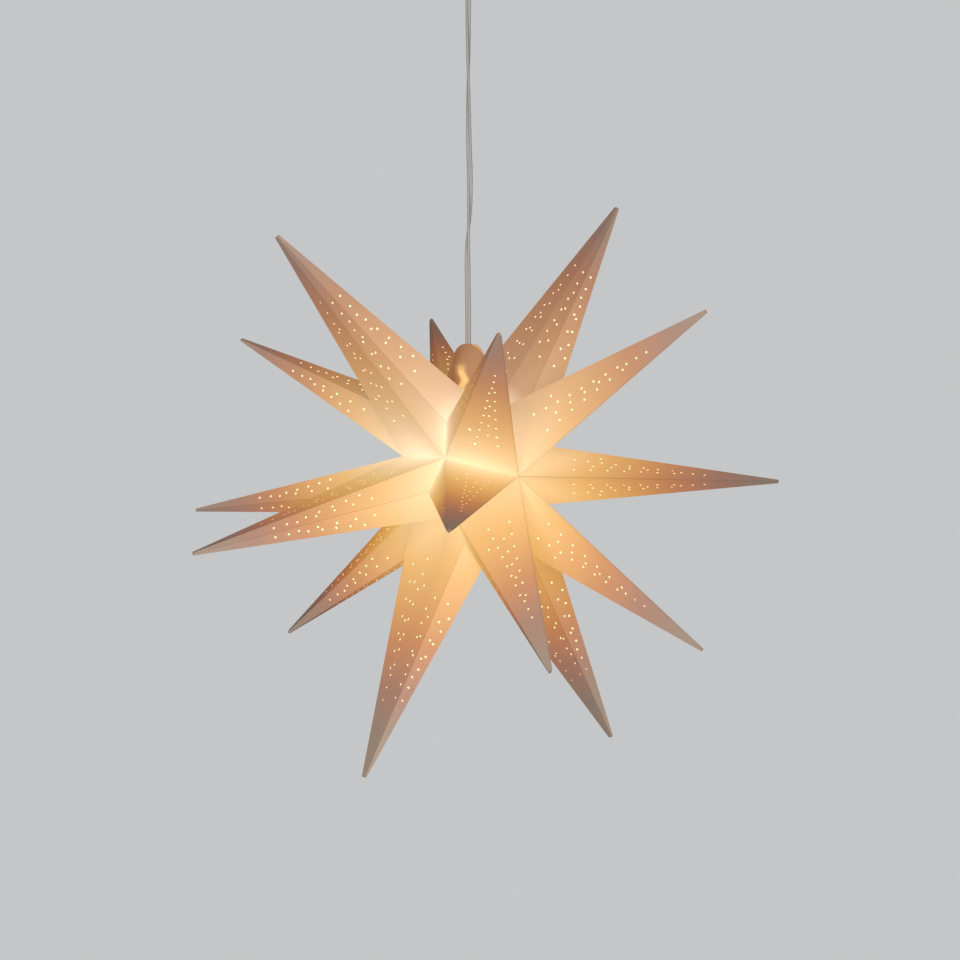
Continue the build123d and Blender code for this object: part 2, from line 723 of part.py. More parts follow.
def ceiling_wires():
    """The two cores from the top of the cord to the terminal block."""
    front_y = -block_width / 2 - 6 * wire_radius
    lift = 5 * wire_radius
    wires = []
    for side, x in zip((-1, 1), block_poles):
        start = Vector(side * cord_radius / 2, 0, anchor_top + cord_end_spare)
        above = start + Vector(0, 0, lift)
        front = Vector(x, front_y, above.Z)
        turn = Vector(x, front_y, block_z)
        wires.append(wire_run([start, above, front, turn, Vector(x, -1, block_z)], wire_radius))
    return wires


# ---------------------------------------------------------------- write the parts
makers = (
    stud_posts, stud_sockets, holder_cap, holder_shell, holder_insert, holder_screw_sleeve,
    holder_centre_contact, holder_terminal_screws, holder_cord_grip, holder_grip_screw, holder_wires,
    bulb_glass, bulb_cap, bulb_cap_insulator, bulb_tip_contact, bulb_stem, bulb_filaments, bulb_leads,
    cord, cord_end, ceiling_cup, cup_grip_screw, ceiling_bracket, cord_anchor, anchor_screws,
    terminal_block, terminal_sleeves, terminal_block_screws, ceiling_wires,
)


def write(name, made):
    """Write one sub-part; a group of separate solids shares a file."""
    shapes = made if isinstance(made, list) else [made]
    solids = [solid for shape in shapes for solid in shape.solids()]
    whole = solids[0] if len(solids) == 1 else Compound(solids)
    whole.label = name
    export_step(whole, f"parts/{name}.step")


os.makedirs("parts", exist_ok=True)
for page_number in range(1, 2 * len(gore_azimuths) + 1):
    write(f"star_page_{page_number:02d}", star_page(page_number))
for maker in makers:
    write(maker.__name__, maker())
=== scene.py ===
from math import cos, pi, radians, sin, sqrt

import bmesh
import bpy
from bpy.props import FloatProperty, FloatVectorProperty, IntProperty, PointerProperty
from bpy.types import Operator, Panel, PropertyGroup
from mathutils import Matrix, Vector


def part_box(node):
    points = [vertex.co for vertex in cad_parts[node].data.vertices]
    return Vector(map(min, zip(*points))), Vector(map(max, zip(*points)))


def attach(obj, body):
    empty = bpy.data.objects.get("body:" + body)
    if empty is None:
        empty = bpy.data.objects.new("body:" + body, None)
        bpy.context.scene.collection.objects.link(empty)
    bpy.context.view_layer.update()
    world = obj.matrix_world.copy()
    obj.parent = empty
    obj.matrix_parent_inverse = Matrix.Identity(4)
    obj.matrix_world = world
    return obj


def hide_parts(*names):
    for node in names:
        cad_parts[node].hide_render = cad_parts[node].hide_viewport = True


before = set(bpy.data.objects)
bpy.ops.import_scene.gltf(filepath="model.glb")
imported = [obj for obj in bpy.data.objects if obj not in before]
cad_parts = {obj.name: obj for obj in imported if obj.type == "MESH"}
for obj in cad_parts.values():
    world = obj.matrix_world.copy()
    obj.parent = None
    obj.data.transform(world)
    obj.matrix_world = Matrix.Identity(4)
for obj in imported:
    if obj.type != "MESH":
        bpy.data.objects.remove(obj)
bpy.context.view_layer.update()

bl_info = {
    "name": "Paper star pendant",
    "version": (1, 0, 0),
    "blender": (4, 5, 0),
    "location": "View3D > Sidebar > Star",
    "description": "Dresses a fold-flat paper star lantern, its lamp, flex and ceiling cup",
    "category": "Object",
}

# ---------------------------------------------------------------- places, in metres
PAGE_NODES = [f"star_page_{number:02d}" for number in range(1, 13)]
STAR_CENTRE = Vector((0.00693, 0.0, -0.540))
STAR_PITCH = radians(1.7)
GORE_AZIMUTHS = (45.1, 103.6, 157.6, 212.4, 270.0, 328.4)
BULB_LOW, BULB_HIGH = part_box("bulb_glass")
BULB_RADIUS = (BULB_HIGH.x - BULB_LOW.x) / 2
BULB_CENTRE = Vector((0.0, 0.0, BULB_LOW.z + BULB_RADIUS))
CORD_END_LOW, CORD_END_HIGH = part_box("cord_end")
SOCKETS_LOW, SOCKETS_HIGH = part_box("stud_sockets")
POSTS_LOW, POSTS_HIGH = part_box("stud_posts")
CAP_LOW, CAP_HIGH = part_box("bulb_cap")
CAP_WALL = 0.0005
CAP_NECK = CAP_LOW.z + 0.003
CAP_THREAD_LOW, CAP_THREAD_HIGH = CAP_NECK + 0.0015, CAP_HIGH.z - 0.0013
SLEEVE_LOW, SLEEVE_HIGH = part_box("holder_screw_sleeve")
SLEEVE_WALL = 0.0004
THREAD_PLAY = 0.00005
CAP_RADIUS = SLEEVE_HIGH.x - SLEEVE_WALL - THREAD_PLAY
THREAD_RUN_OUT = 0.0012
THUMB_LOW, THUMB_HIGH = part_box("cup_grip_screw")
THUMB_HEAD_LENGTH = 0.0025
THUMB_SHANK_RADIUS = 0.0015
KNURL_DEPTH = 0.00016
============
* SHORT PROBLEM: Return the exact lines from the line with "whole.label = name" to the line with "for node in", inclusive of both, with nothing added.

* OUTPUT:
    whole.label = name
    export_step(whole, f"parts/{name}.step")


os.makedirs("parts", exist_ok=True)
for page_number in range(1, 2 * len(gore_azimuths) + 1):
    write(f"star_page_{page_number:02d}", star_page(page_number))
for maker in makers:
    write(maker.__name__, maker())
=== scene.py ===
from math import cos, pi, radians, sin, sqrt

import bmesh
import bpy
from bpy.props import FloatProperty, FloatVectorProperty, IntProperty, PointerProperty
from bpy.types import Operator, Panel, PropertyGroup
from mathutils import Matrix, Vector


def part_box(node):
    points = [vertex.co for vertex in cad_parts[node].data.vertices]
    return Vector(map(min, zip(*points))), Vector(map(max, zip(*points)))


def attach(obj, body):
    empty = bpy.data.objects.get("body:" + body)
    if empty is None:
        empty = bpy.data.objects.new("body:" + body, None)
        bpy.context.scene.collection.objects.link(empty)
    bpy.context.view_layer.update()
    world = obj.matrix_world.copy()
    obj.parent = empty
    obj.matrix_parent_inverse = Matrix.Identity(4)
    obj.matrix_world = world
    return obj


def hide_parts(*names):
    for node in names:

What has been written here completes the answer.